Dos mujeres de avanzada edad abandonan su hogar en La Garganta, localidad extremeña amenazada por el fuego. La orden de evacuación es inmediata. No hay alternativa: la casa o la vida. Las dos personas arrastran en una pequeña maleta de viaje lo que han considerado imprescindible para pasar un tiempo fuera de casa –periodo que ignoran cuánto puede prolongarse– e imagino que también algún objeto que quieren poner a salvo de las llamas.
No hay tiempo para perder seleccionando esto sí, aquello no pero igual me cabe... Una de ellas, en un acto de fe, desvela ante la cámara de televisión que se lleva “un crucifijo y una imagen de la Virgen” porque “solo Dios nos puede ayudar”, remata. Amén. La otra confiesa con sencillez que ha metido en el equipaje “unas bragas”.

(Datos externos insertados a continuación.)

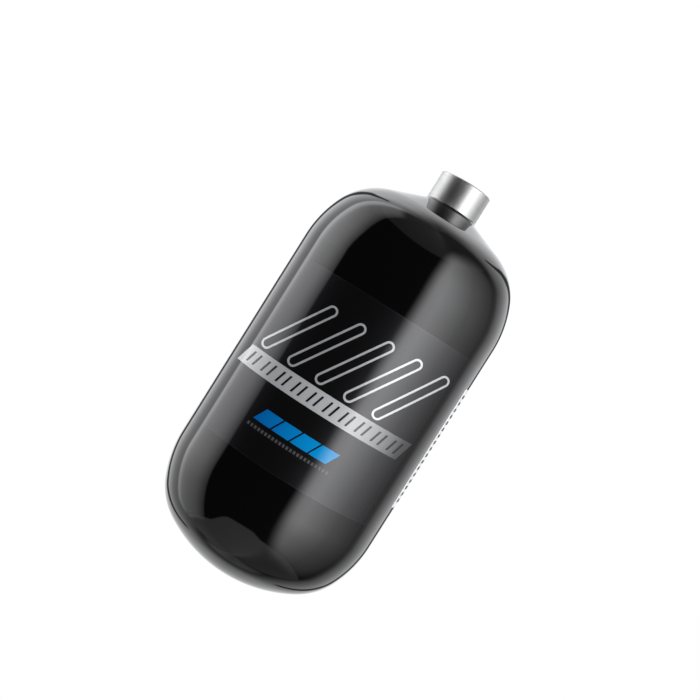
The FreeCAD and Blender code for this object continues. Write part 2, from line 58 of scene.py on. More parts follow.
# Sizes, in metres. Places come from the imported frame; the radii of the ends repeat the design's.
MM = 0.001
OUTER_RADIUS = 59.0 * MM
NECK_RADIUS = 14.75 * MM
NECK_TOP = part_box("liner")[1].z
COAT_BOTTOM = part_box("lacquer_coat")[0].z
FILLET_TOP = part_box("lacquer_coat")[1].z
FILLET_WIDTH = 2.4 * MM
FILLET_RISE = 0.8 * MM
FILM_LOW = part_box("label_film")[0].z
FILM_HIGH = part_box("label_film")[1].z
FILM_THICKNESS = 0.15 * MM
COAT_SHELL = 0.15 * MM
INK_THICKNESS = 0.1 * MM

# Inks stand this far out of what they are printed on, and the coat reaches this far into the neck.
PROUD = 0.02 * MM
BURIED = 0.02 * MM

# Internal thread of the neck: 60 degree flanks, with the groove's widths as shares of the pitch.
THREAD_PITCH = 1.5 * MM
THREAD_DEPTH = 0.812 * MM
THREAD_LENGTH = 21.0 * MM
THREAD_TOP = NECK_TOP - 4.0 * MM
GROOVE_HALF_MOUTH = 0.375
GROOVE_HALF_ROOT = 0.0625

# Where the data label starts, and how far it goes round, in degrees from the front.
LABEL_START = 72.5
LABEL_SWEEP = 66.0

# Angles of the vessel's base and shoulders, in degrees.
CROWN_ANGLE = 32.2
KNUCKLE_ANGLE = 66.0

# How finely things are drawn, the angle above which an edge is sharp, and a length too small to count.
LONG_ARC_STEPS = 24
SHORT_ARC_STEPS = 20
STRAIGHT_STEPS = 16
ROUND_SEGMENTS = 320
LINER_SEGMENTS = 192
SHARP_ANGLE = 32.0
TINY = 1e-7


# ---------------------------------------------------------------- outlines


def sine(degrees):
    return math.sin(math.radians(degrees))


def cosine(degrees):
    return math.cos(math.radians(degrees))


def tangent(degrees):
    return math.tan(math.radians(degrees))


def arc_points(centre, radius, start, end, steps):
    """Points (radius, height) along an arc whose angles are in degrees from the radial direction."""
    points = []
    for step in range(steps + 1):
        angle = start + (end - start) * step / steps
        points.append((centre[0] + radius * cosine(angle), centre[1] + radius * sine(angle)))
    return points


def straight(start, end, steps):
    """Points along a straight stretch."""
    points = []
    for step in range(steps + 1):
        share = step / steps
        points.append(tuple(a + (b - a) * share for a, b in zip(start, end)))
    return points


def steps_to(start, end, count):
    """Evenly spaced numbers after start, up to end."""
    return [start + (end - start) * step / count for step in range(1, count + 1)]


def vessel_outline(wall, crown, base, top, cone, pole, foot, neck):
    """Half outline of a vessel from its base pole up to its neck, as arcs and straight stretches."""
    crown_end = crown * sine(CROWN_ANGLE)
    knuckle_end = crown_end + base * (sine(KNUCKLE_ANGLE) - sine(CROWN_ANGLE))
    blend = (wall - knuckle_end) / (1 - sine(KNUCKLE_ANGLE))
    crown_centre = (0.0, pole + crown)
    base_centre = (
        (crown - base) * sine(CROWN_ANGLE),
        crown_centre[1] - (crown - base) * cosine(CROWN_ANGLE),
    )
    wall_low = base_centre[1] - (base - blend) * cosine(KNUCKLE_ANGLE)
    cone_start = knuckle_end - top * (sine(KNUCKLE_ANGLE) - sine(cone))
    cone_height = foot - (cone_start - neck) * tangent(cone)
    top_centre = (cone_start - top * sine(cone), cone_height - top * cosine(cone))
    wall_high = top_centre[1] + (top - blend) * cosine(KNUCKLE_ANGLE)

    low_crown, low_knuckle, shoulder = CROWN_ANGLE - 90, KNUCKLE_ANGLE - 90, 90 - KNUCKLE_ANGLE
    points = arc_points(crown_centre, crown, -90, low_crown, LONG_ARC_STEPS)
    points += arc_points(base_centre, base, low_crown, low_knuckle, SHORT_ARC_STEPS)[1:]
    points += arc_points((wall - blend, wall_low), blend, low_knuckle, 0, SHORT_ARC_STEPS)[1:]
    points += straight((wall, wall_low), (wall, wall_high), STRAIGHT_STEPS)[1:]
    points += arc_points((wall - blend, wall_high), blend, 0, shoulder, SHORT_ARC_STEPS)[1:]
    points += arc_points(top_centre, top, shoulder, 90 - cone, LONG_ARC_STEPS)[1:]
    points += straight(points[-1], (neck, foot), STRAIGHT_STEPS)[1:]
    return points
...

Y pienso, si me viera en su tesitura, qué rescataría yo en una pequeña valija: ¿algunas fotos, el disco duro del ordenador, ropas, ecografías y chupetes de los bebés, un anillo de mi madre, una cadena de mi suegra, escrituras y documentación..? Aprecio la serenidad de los creyentes que en un momento crítico aparcan lo material y encuentran consuelo en lo espiritual. Pero no olvido aquel viejo consejo maternal: “No salgas sin cambiarte de muda, por si te pasa algo…”.